Is there an alternative?

In their critique, Progress reveal the heart of their anxiety as follows: “The challenge to those using ‘neoliberal’ as a putdown to those accepting economic realities is simple: what system do you propose instead?” While this is a somewhat unsophisticated basis for political or intellectual dialogue, it reveals something of the difficulty people have with ‘neoliberalism’. If I am right, and neoliberalism represents a perspective on modernity, and not only on the economy, then the challenge of abandoning or replacing neoliberalism comes to appear far greater than previously thought. It may therefore be easier (especially for those working in policy) to view calculation and competition as parts of human nature, and try to ignore the extensive work that the state does in defending, extending and designing them.

But there is an important reason why ‘neoliberalism’ is now discussed today to the extent that it is: it has proved a far more able system in dealing with sociological problems than in dealing with economic ones. This might sound surprising, given the apparent dominance of economics that it involves. Yet its capacity to generate or tap into social and political consensus – especially between 1989-2008 – was actually quite remarkable. This derives from its foundational relativism, which chimes with a socially liberal worldview. Today, we inhabit a post-1960s common sense, in which self-respect and individual taste are our defining ethical commitments. These then become tangible via the exercise of economic choices. Where these commitments start to slip – as when individuals fall into depression and inactivity – policy-making now acts fervently to restore them, often via quite aggressive tactics aimed at reinforcing the entrepreneurial self (as this important paper on positive thinking outlines). The idea that we should have to cover the cost of our own life decisions and preferences (if necessary through debt) mirrors this common sense.

But economically, the system must now be deemed a failure. Private sector growth and job creation has never been sufficient to offset the de-industrialisation of the 1980s or the public sector cuts of the post-2008 period. Economic inequality now provokes anxiety from bodies such as the IMF, with mountains of cash being hoarded, and large swathes of the population lacking any spending power, other than via more debt.

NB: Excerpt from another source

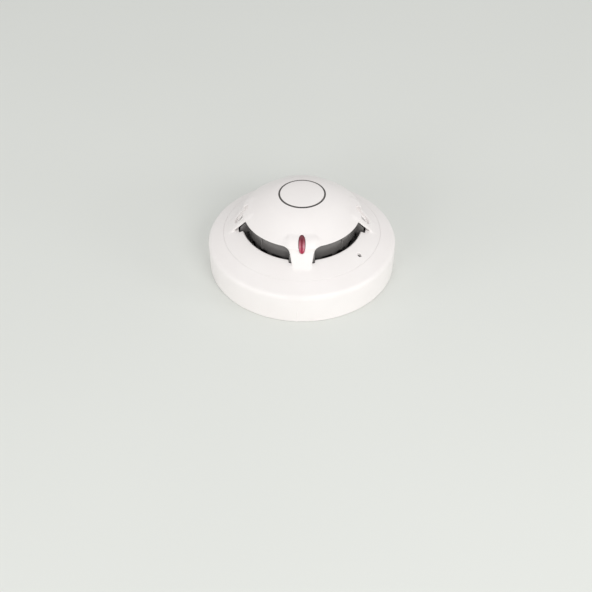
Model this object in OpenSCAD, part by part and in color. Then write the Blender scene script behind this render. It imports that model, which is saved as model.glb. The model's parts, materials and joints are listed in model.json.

It is not all that difficult to imagine a more effective economic system. Economists from across the political spectrum have made various suggestions, and ‘Corbynomics’ includes many plausible ideas. The far greater difficulty lies in imagining a different form of sociological modernity from that represented by neoliberalism. We live in a society which now views mutual commitments as forms of debt, existential questions as matters of entrepreneurship and cultural pluralism as just another form of competition. Disentangling this is beyond the scope of public policy alone, which, again, may be why some policy thinkers would rather pretend it was all ‘meaningless’.

Perhaps, therefore, the role of sociologists is to revisit the question of modernity and alternative modernities. Nick Srnicek and Alex Williams’ Inventing the Future offers one way in which this can be done, Mark Fisher and Jeremy Gilbert’s Reclaim Modernity offers another, while Erik Olin Wright’s ‘real utopias‘ work might be another. A defining question of our age is whether we can undo ‘neoliberalism’ without also undoing ‘the 1960s’ – a dilemma that has been at the heart of communitarian movements such as Blue Labour. Corbynites might do well to reflect on these sorts of cultural questions and on which aspects of 21st century modernity their economic vision seeks to corroborate and draw energy from. Yet the Blairite attempt to close down this avenue of enquiry and theory altogether turns politics into an exercise bike, in which endless pedalling leaves us rooted to the spot.